When a trust involves a family business or other income-producing assets, what issues can arise?
In many trusts, the family business is a key asset. If a trustee controls ownership of that family business through the trust, you can run into various problems, such as tax issues. Or if you’re the president of a company that’s held in a trust and you’re also one of the trustees, paying yourself a big salary or other benefits, another trustee or beneficiary may assert claims of self dealing, conflicts of interest and breach of fiduciary duty. A trust reformation can clarify what is or is not permitted, thus protecting against future litigation.

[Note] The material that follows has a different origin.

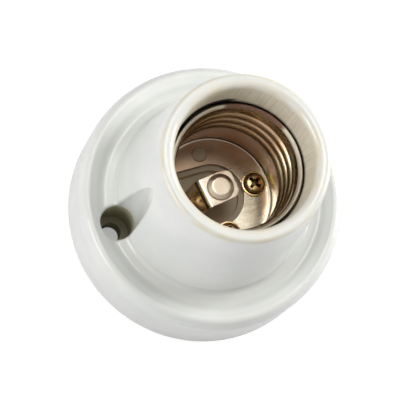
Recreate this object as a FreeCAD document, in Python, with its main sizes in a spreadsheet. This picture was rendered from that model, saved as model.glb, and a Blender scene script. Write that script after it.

A different example is a family trust in which particular beneficiaries are minors who were not born when the trust was established or a class of individuals who may be born later. Yet their interests must be protected, and may actually not be the same as those of their parents. If the court appoints an ad litem to represent these minor or unborn contingent beneficiaries, the ad litem must agree to the trust reformation. It’s imperative to the success of the reformation that counsel communicate with all beneficiaries, including parents and ad litems who may be appointed, and make sure there is agreement.
Most important, if you’re going to do a trust reformation, do it for the right reasons, keep it friendly and civil and make sure the trustees, beneficiaries and all interested parties are on the same page. Then, all will gain that mutual benefit of a successful trust reformation.